If “improve communication” is the best your employee engagement data can offer, you’ve got a bigger problem than poor communication. You’ve got bad data – vague, lagging, and impossible to act on. And that’s not just frustrating. It’s expensive.

“Companies aren’t short on feedback,” says Andrew Cook, founder of HeadsUp, an AI-driven employee engagement platform.
“What they’re short on is useful feedback. Generic insights like ‘improve communication’ tell you nothing actionable. What kind of communication? Between whom? About what?”
This lack of specificity makes it nearly impossible for leaders to understand what’s really going on, let alone fix it. When employee feedback is too broad, leadership is left guessing – and guessing rarely drives meaningful change.
The high cost of low engagement
For too many organisations, employee engagement is still treated like a checkbox exercise – something fluffy and non-essential. But this view is a very risky misconception.
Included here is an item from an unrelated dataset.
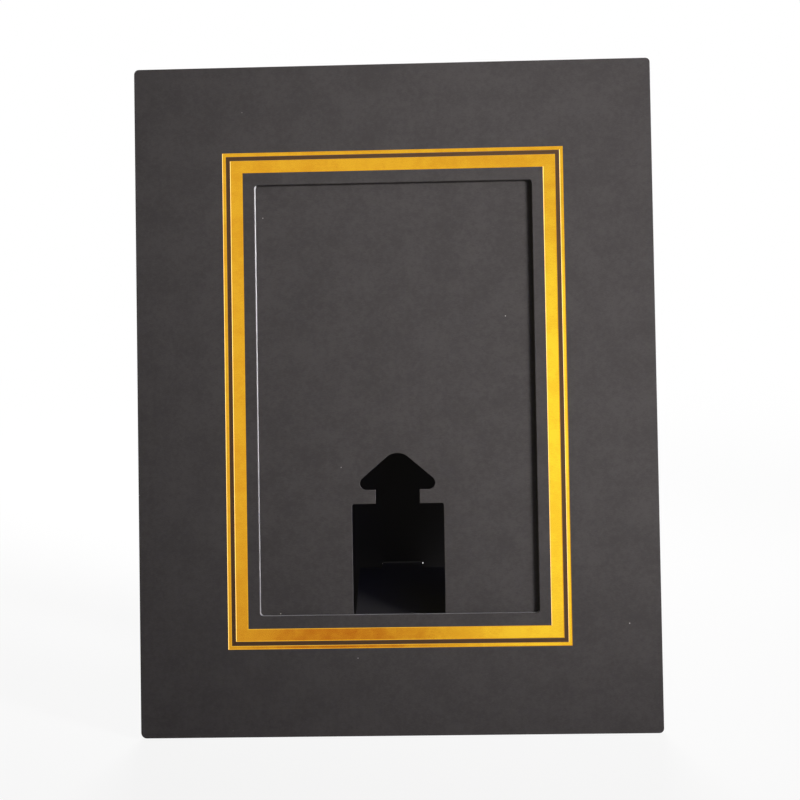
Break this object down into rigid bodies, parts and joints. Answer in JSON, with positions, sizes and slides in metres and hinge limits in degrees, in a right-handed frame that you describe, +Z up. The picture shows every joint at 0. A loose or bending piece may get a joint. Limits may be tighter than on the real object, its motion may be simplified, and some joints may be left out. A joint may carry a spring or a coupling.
{
  "type": "cardboard photo frame",
  "caption": "Portrait cardboard photo frame with a stamped gold double border, an empty window, and a rear easel leg locked open by a die-cut tongue.",
  "frame": {"origin": "on the surface that the frame stands on, under the middle of its bounding box", "axes": "+Z up, -Y towards the viewer of the front face, +X to the right seen from behind the origin along +Y; the cards lean back 15 degrees towards +Y"},
  "size_m": [0.17, 0.0674, 0.213],
  "materials": {
    "black_card": "matt dark warm grey card with a fine grain",
    "gold_foil": "hot-stamped metallic gold foil",
    "tape": "double-sided mounting tape"
  },
  "bodies": {
    "root": {"front_card": "black_card", "gold_band": "gold_foil", "gold_line": "gold_foil", "tape_left": "tape", "tape_right": "tape", "tape_bottom": "tape", "back_card_with_tongue": "black_card", "tape_leg": "tape", "easel_leg": "black_card"}
  },
  "joints": []
}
“There’s still a perception that engagement is a ‘nice-to-have’,” says Cook. “But the truth is, disengaged employees hurt performance, increase turnover, and weaken customer satisfaction. If engagement isn’t a strategic priority, you’re bleeding value.”
Part of the problem is confusion between engagement and satisfaction. They’re not the same – not even close.
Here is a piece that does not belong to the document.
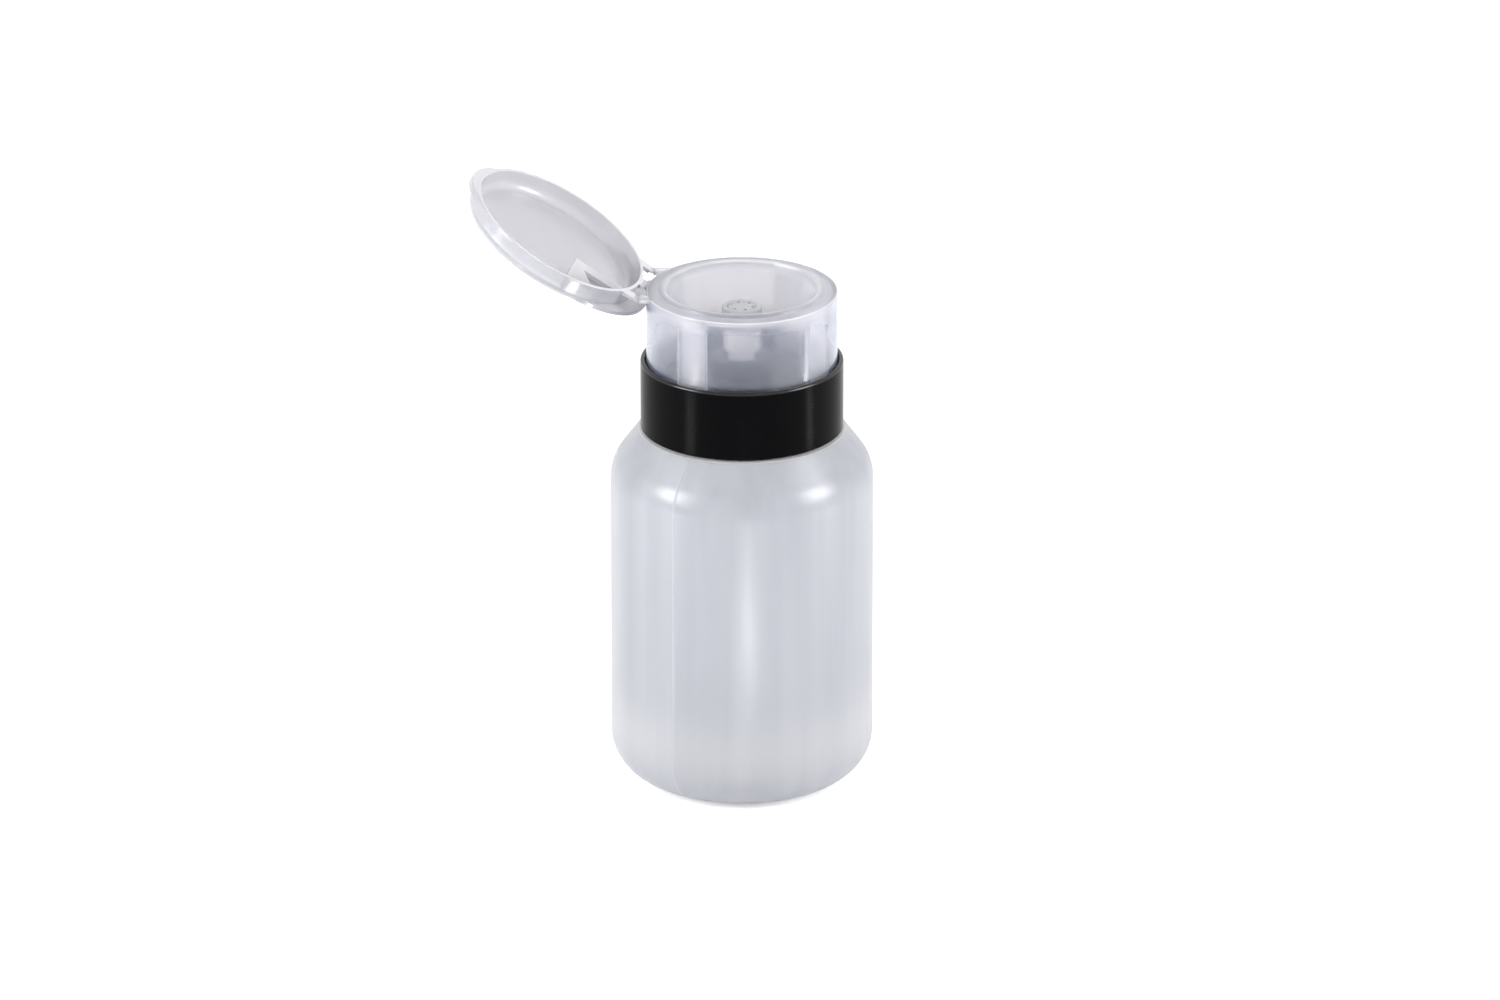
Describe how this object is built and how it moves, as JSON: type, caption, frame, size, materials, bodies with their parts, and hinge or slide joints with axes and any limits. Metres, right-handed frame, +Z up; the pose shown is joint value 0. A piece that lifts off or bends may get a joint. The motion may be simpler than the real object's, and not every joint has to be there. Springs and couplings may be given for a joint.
{
  "type": "pump dispenser bottle",
  "caption": "Translucent bottle with a black screw collar and a clear push-down dish pump under an open flip lid, for nail liquids or toner.",
  "frame": {"origin": "middle of the base on the plane that the bottle stands on, on the bottle's axis", "axes": "+Z up along the bottle's axis, the lid's hinge lies at -X and is parallel to Y"},
  "size_m": [0.1005, 0.065, 0.1528],
  "materials": {
    "bottle_natural": "natural translucent polyethylene, satin",
    "collar_black": "gloss black polypropylene",
    "gasket_rubber": "pale grey rubber washer, matte",
    "pump_white": "white moulded polypropylene",
    "tube_natural": "natural extruded polyethylene",
    "steel": "polished stainless steel",
    "dish_clear": "milky clear polypropylene, gloss",
    "outlet_clear": "milky clear polypropylene, gloss",
    "lid_clear": "milky clear polypropylene, gloss"
  },
  "bodies": {
    "bottle": {"bottle": "bottle_natural"},
    "seal": {"neck_gasket": "gasket_rubber"},
    "pump": {"pump_housing": "pump_white", "ball_cage": "pump_white", "dip_tube": "tube_natural", "retainer_bushing": "pump_white", "return_spring": "steel"},
    "collar": {"screw_collar": "collar_black"},
    "inlet_valve": {"inlet_ball": "steel"},
    "actuator": {"dish_actuator": "dish_clear", "pump_stem": "pump_white", "piston": "pump_white", "stem_head": "pump_white", "outlet_cap": "outlet_clear", "hinge_film_front": "dish_clear", "hinge_film_middle": "dish_clear", "hinge_film_back": "dish_clear"},
    "outlet_valve": {"outlet_ball": "steel"},
    "lid": {"flip_lid": "lid_clear"}
  },
  "joints": [
    {"name": "lift_off", "type": "slide", "parent": "bottle", "child": "seal", "axis": [0, 0, 1], "range_m": [0, 0.11]},
    {"name": "thread_rise", "type": "slide", "parent": "seal", "child": "pump", "axis": [0, 0, 1], "range_m": [0, 0.00635]},
    {"name": "collar_turn", "type": "hinge", "parent": "pump", "child": "collar", "pos_m": [0, 0, 0.1], "axis": [0, 0, 1], "range_deg": [0, 540]},
    {"name": "pump_stroke", "type": "slide", "parent": "pump", "child": "actuator", "axis": [0, 0, 1], "range_m": [-0.006, 0], "stiffness_N_per_m": 1200, "springref_m": 0.002, "deforming": ["return_spring"]},
    {"name": "lid_flip", "type": "hinge", "parent": "actuator", "child": "lid", "pos_m": [-0.02434, 0, 0.12715], "axis": [0, -1, 0], "range_deg": [-148.8, 0], "deforming": ["hinge_film_front", "hinge_film_middle", "hinge_film_back"]},
    {"name": "inlet_ball_lift", "type": "slide", "parent": "pump", "child": "inlet_valve", "axis": [0, 0, 1], "range_m": [0, 0.0009]},
    {"name": "outlet_ball_lift", "type": "slide", "parent": "actuator", "child": "outlet_valve", "axis": [0, 0, 1], "range_m": [0, 0.0012]}
  ],
  "couplings": [
    {"joint": "collar_turn", "follows": "thread_rise", "rad_per_m": 1484.2}
  ]
}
“You can have satisfied employees who are not engaged – they show up, do what’s required, and leave. Engaged employees, on the other hand, are proactive, invested, and drive innovation and growth.
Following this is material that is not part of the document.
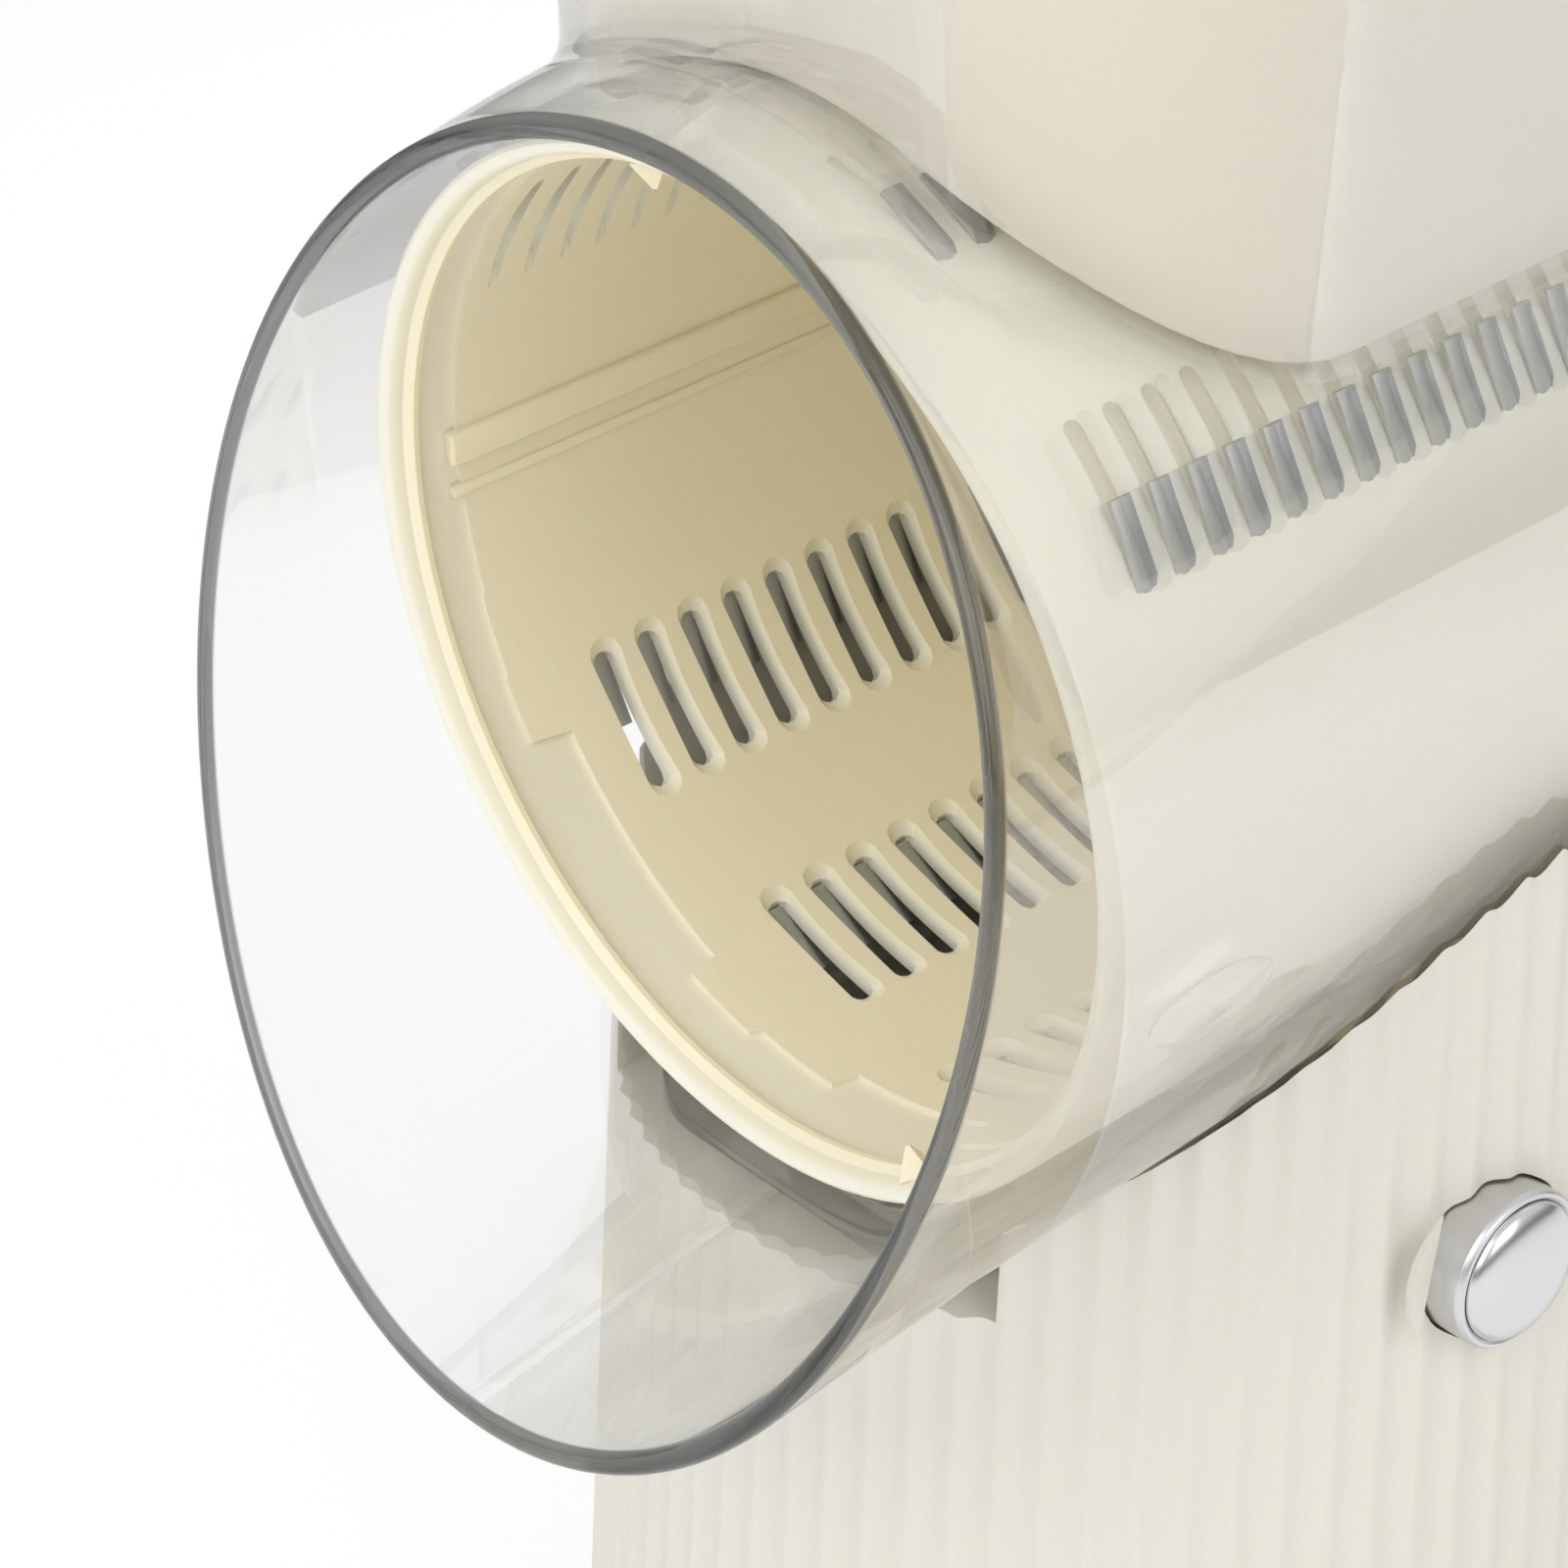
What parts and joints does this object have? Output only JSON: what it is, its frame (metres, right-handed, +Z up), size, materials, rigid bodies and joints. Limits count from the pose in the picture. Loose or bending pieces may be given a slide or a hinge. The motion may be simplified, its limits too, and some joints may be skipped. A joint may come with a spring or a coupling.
{
  "type": "rotary cheese grater",
  "caption": "Hand-cranked drum grater: ivory suction-footed pedestal, clear flared housing and chute, slotted ivory drum with steel tooth strips, cream pusher and chrome release button.",
  "frame": {"origin": "middle of the pedestal's foot, on the table", "axes": "+Z up, the drum's mouth faces -Y, the crank is at +Y, the release button at +X"},
  "size_m": [0.117, 0.2138, 0.2633],
  "materials": {
    "ivory": "satin",
    "drum_ivory": "satin",
    "pusher_cream": "satin",
    "clear": "polished clear plastic",
    "tooth_steel": "satin",
    "shaft_steel": "turned",
    "chrome": "satin ring, polished dome",
    "rubber": "matte",
    "bush": "plain"
  },
  "bodies": {
    "stand": {"pedestal_shell": "ivory", "base_plate": "ivory", "base_screws": "shaft_steel", "foot_pads": "rubber", "suction_cup": "rubber", "drum_housing": "clear", "rear_cover": "ivory", "cover_screws": "shaft_steel", "front_bush": "bush", "rear_bush": "bush", "shaft_seal": "rubber"},
    "rotor": {"drum_frame": "drum_ivory", "blade_row_1": "tooth_steel", "blade_row_2": "tooth_steel", "blade_row_3": "tooth_steel", "blade_row_4": "tooth_steel", "blade_row_5": "tooth_steel", "blade_row_6": "tooth_steel", "blade_row_7": "tooth_steel", "blade_row_8": "tooth_steel", "hub_insert": "bush", "drive_shaft": "shaft_steel", "retaining_clip": "shaft_steel", "crank_arm": "ivory", "crank_screw": "shaft_steel", "crank_cap": "chrome", "knob_spindle": "shaft_steel"},
    "knob": {"crank_knob": "ivory", "knob_cap": "ivory"},
    "pusher": {"food_pusher": "pusher_cream", "pusher_cap": "pusher_cream"},
    "lever": {"suction_lever": "ivory", "lever_shaft": "shaft_steel", "lever_clip": "shaft_steel", "lever_screw": "chrome"},
    "stem": {"suction_stem": "bush"},
    "button": {"release_button": "chrome", "latch_bar": "bush", "button_spring": "shaft_steel"}
  },
  "joints": [
    {"name": "crank_turn", "type": "hinge", "parent": "stand", "child": "rotor", "pos_m": [0, -0.064, 0.165], "axis": [0, 0.9952, 0.0976], "continuous": true},
    {"name": "knob_spin", "type": "hinge", "parent": "rotor", "child": "knob", "pos_m": [0, 0.09387, 0.09206], "axis": [0, 0.9952, 0.0976], "continuous": true},
    {"name": "pusher_slide", "type": "slide", "parent": "stand", "child": "pusher", "axis": [0, 0, 1], "range_m": [0, 0.04]},
    {"name": "suction_turn", "type": "hinge", "parent": "stand", "child": "lever", "pos_m": [0, 0, 0.032], "axis": [1, 0, 0], "range_deg": [-91, 0]},
    {"name": "stem_lift", "type": "slide", "parent": "stand", "child": "stem", "axis": [0, 0, 1], "range_m": [0, 0.003], "deforming": ["suction_cup"]},
    {"name": "button_press", "type": "slide", "parent": "stand", "child": "button", "axis": [-1, 0, 0], "range_m": [0, 0.003], "stiffness_N_per_m": 300, "springref_m": -0.002, "deforming": ["button_spring"]}
  ],
  "couplings": [
    {"joint": "suction_turn", "follows": "stem_lift", "rad_per_m": -523.6}
  ]
}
“Engagement is about energy, involvement, and commitment. Satisfaction is about comfort and contentment. Engaged employees are the ones who show up with both energy and purpose.”
If you’re not measuring engagement accurately, you’re not managing your workforce effectively. And most traditional methods are a big part of the problem then snowballing.
The survey trap
Old-school engagement surveys are lagging indicators. They’re long, tedious, and often delivered once a year – producing data that’s outdated before it’s even analysed. But, even if it were possible, doing long, traditional surveys more frequently would just invite new issues.
“Survey fatigue is real,” Cook explains. “It’s not just how often you ask – it’s how much effort you’re demanding. Long, complex surveys push people to disengage or give shallow responses. That kind of data is worse than useless – it then actively leads you in the wrong direction.”
“With the best of intentions, organisations will try to capture everything in one big marathon-push because they’re only surveying annually. Besides the data being outdated before it’s analysed, the insights end up not reflecting the real employee experience, because the survey is too taxing for staff to do properly.”
Forward-thinking organisations are shifting to lighter, more frequent check-ins to overcome these issues. Advances in AI and sentiment analysis are making it easier to pick up early signals – and act on them quickly.
Real results from better feedback
The payoff for getting engagement surveying right is substantial. One business process outsourcing (BPO) company, facing a staggering 62% attrition rate, cut turnover by 12% and reduced unplanned absenteeism by 15% after adopting a more responsive engagement strategy.
Another saw a 13% rise in employee engagement – and an 11% bump in customer satisfaction – after tightening its feedback loop.
These aren’t outliers. They’re signals of a broader shift: from static surveys to continuous dialogue. From checking a box to building a culture of responsiveness.
Transparency builds trust
According to Cook, we’ve reached a turning point. “Employees don’t just want to be heard – they want to see that what they say matters. Even if the change takes time, what matters is the acknowledgement and validation.”
HeadsUp’s own data backs this up. When leaders show up after staff speak up – even just to explain constraints – engagement levels go up. Participation in regular check-ins climbs from around 15% to over 30% when employees see their input being taken seriously.
But when feedback disappears into a black hole? Participation drops. Trust erodes. People disengage.
Where we go from here
The future of engagement isn’t in more surveys. It’s in smarter ones – brief, frequent, transparent, and tied to action. “The goal isn’t just measurement. It’s momentum,” emphasises Cook.
“When employees feel heard, and then see the follow-through, they don’t just stick around; they lean in.”